→ **THE REQUEST**
Restate the whole listing exactly.

= = =

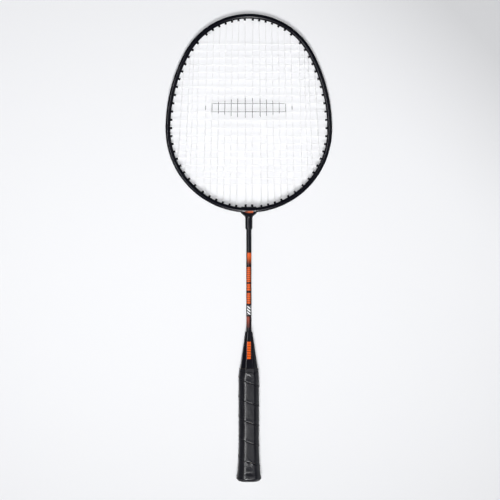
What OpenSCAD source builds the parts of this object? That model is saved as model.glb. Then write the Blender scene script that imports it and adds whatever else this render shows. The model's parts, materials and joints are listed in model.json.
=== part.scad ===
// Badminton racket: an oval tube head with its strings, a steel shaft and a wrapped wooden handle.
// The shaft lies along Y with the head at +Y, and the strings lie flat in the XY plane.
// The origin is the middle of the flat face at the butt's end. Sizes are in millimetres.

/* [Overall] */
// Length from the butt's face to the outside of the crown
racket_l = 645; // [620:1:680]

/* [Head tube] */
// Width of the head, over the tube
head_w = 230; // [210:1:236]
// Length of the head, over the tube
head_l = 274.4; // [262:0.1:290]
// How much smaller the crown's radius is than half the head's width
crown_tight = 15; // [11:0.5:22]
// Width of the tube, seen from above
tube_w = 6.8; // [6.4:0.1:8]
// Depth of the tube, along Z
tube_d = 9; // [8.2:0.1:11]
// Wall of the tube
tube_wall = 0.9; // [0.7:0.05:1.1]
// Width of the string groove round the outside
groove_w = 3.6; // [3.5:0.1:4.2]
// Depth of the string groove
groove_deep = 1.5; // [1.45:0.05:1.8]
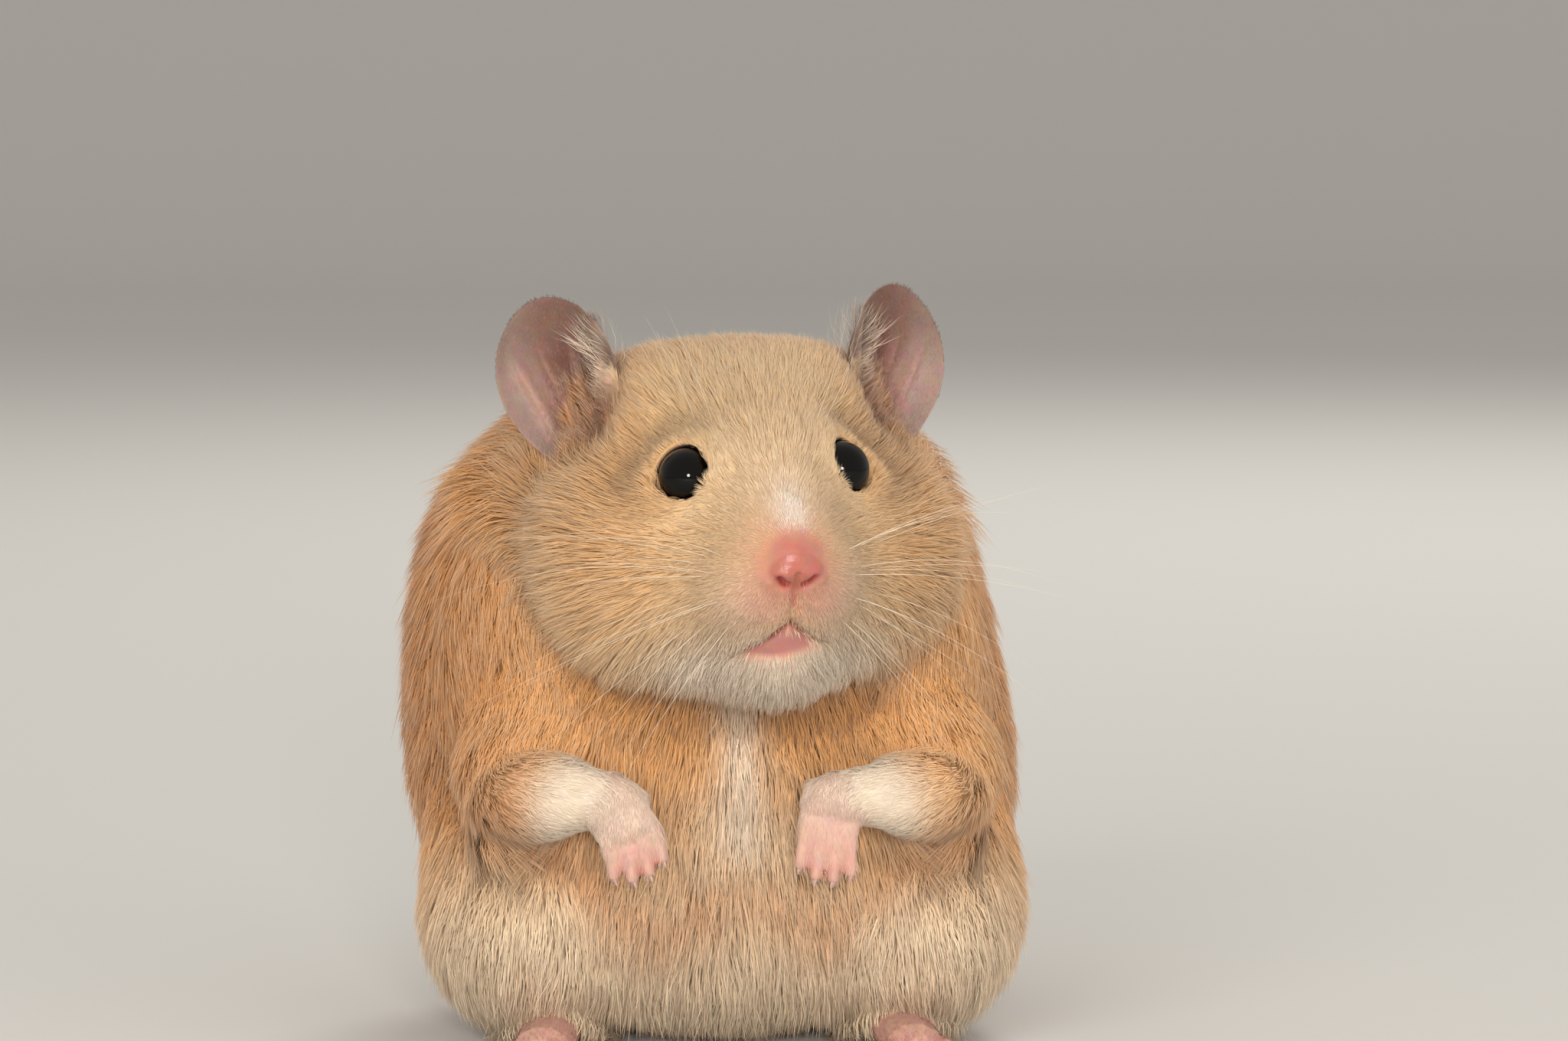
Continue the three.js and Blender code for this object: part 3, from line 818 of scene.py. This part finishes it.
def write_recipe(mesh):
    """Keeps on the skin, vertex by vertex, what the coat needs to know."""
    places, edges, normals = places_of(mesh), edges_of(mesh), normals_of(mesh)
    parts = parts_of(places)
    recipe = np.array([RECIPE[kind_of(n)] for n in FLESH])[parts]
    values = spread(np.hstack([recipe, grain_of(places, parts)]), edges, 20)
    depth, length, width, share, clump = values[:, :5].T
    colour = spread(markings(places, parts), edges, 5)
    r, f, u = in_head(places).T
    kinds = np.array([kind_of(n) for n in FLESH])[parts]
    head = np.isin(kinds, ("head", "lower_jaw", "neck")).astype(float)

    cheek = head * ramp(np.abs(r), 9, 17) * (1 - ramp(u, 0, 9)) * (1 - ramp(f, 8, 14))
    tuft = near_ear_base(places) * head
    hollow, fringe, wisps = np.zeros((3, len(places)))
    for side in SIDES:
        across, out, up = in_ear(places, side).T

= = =

→ **RESULT**
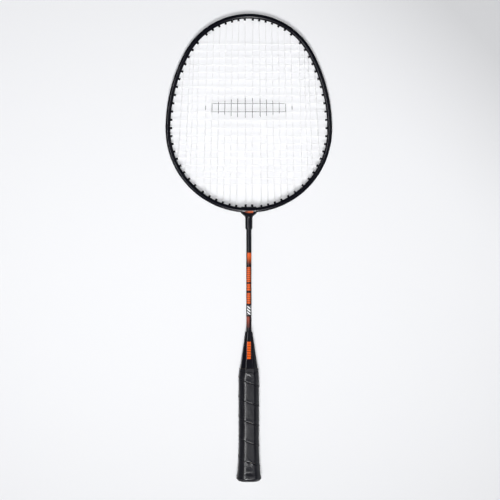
What OpenSCAD source builds the parts of this object? That model is saved as model.glb. Then write the Blender scene script that imports it and adds whatever else this render shows. The model's parts, materials and joints are listed in model.json.
=== part.scad ===
// Badminton racket: an oval tube head with its strings, a steel shaft and a wrapped wooden handle.
// The shaft lies along Y with the head at +Y, and the strings lie flat in the XY plane.
// The origin is the middle of the flat face at the butt's end. Sizes are in millimetres.

/* [Overall] */
// Length from the butt's face to the outside of the crown
racket_l = 645; // [620:1:680]

/* [Head tube] */
// Width of the head, over the tube
head_w = 230; // [210:1:236]
// Length of the head, over the tube
head_l = 274.4; // [262:0.1:290]
// How much smaller the crown's radius is than half the head's width
crown_tight = 15; // [11:0.5:22]
// Width of the tube, seen from above
tube_w = 6.8; // [6.4:0.1:8]
// Depth of the tube, along Z
tube_d = 9; // [8.2:0.1:11]
// Wall of the tube
tube_wall = 0.9; // [0.7:0.05:1.1]
// Width of the string groove round the outside
groove_w = 3.6; // [3.5:0.1:4.2]
// Depth of the string groove
groove_deep = 1.5; // [1.45:0.05:1.8]
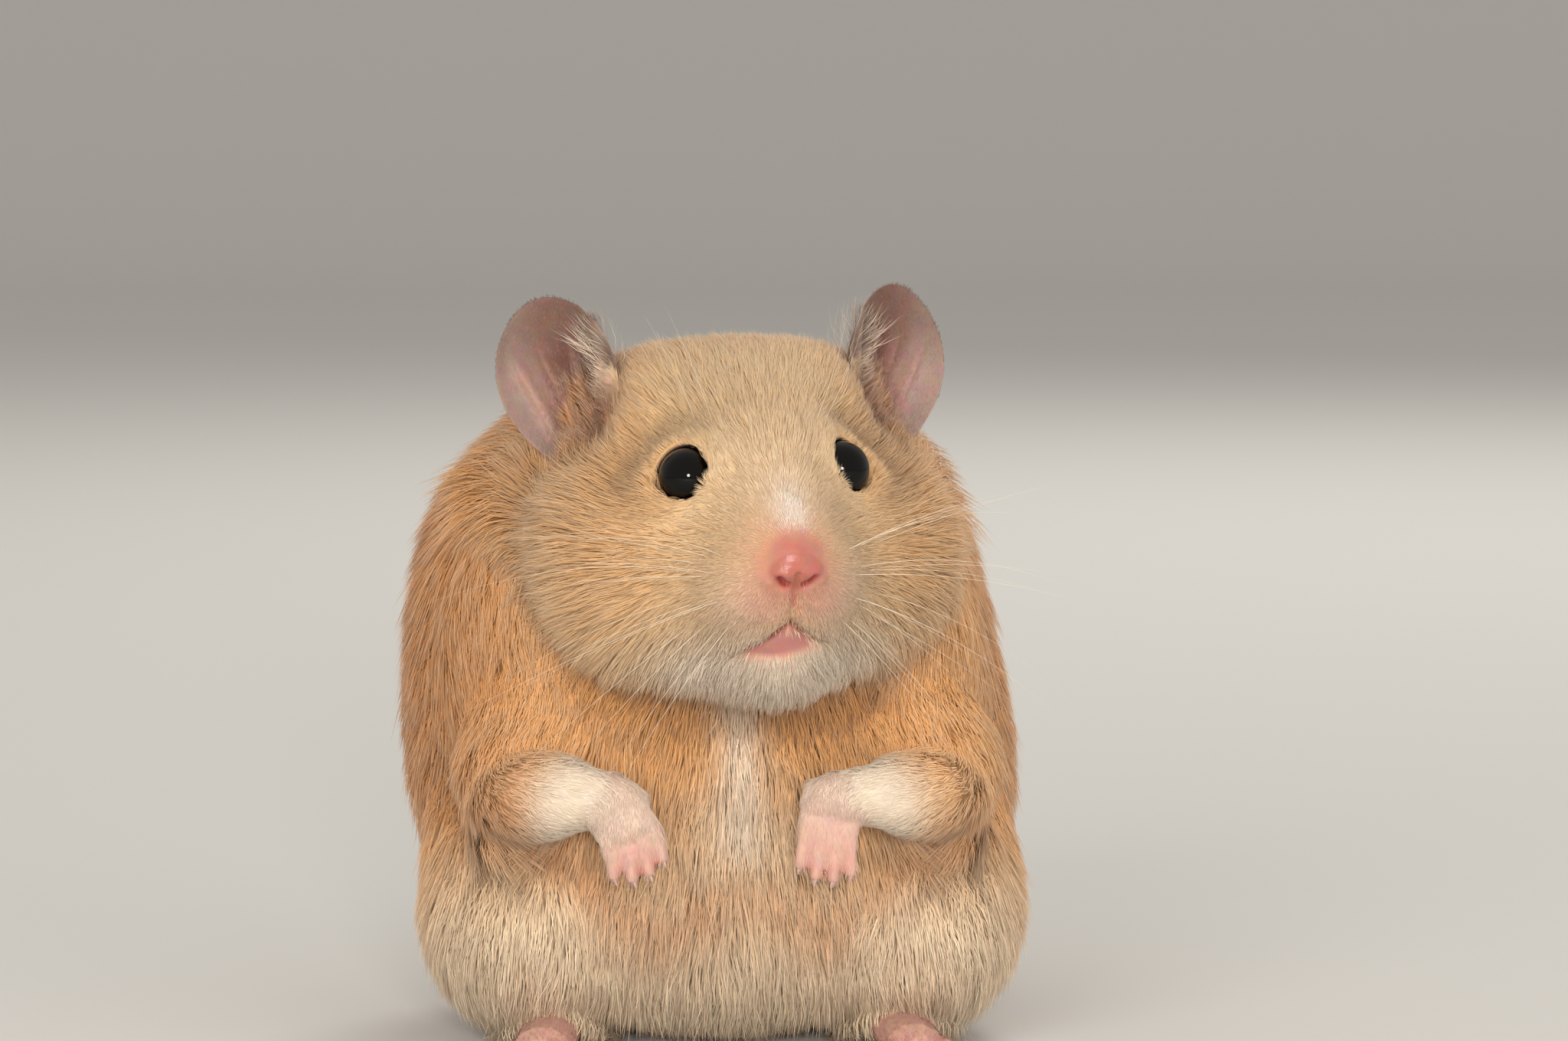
Continue the three.js and Blender code for this object: part 3, from line 818 of scene.py. This part finishes it.
def write_recipe(mesh):
    """Keeps on the skin, vertex by vertex, what the coat needs to know."""
    places, edges, normals = places_of(mesh), edges_of(mesh), normals_of(mesh)
    parts = parts_of(places)
    recipe = np.array([RECIPE[kind_of(n)] for n in FLESH])[parts]
    values = spread(np.hstack([recipe, grain_of(places, parts)]), edges, 20)
    depth, length, width, share, clump = values[:, :5].T
    colour = spread(markings(places, parts), edges, 5)
    r, f, u = in_head(places).T
    kinds = np.array([kind_of(n) for n in FLESH])[parts]
    head = np.isin(kinds, ("head", "lower_jaw", "neck")).astype(float)

    cheek = head * ramp(np.abs(r), 9, 17) * (1 - ramp(u, 0, 9)) * (1 - ramp(f, 8, 14))
    tuft = near_ear_base(places) * head
    hollow, fringe, wisps = np.zeros((3, len(places)))
    for side in SIDES:
        across, out, up = in_ear(places, side).T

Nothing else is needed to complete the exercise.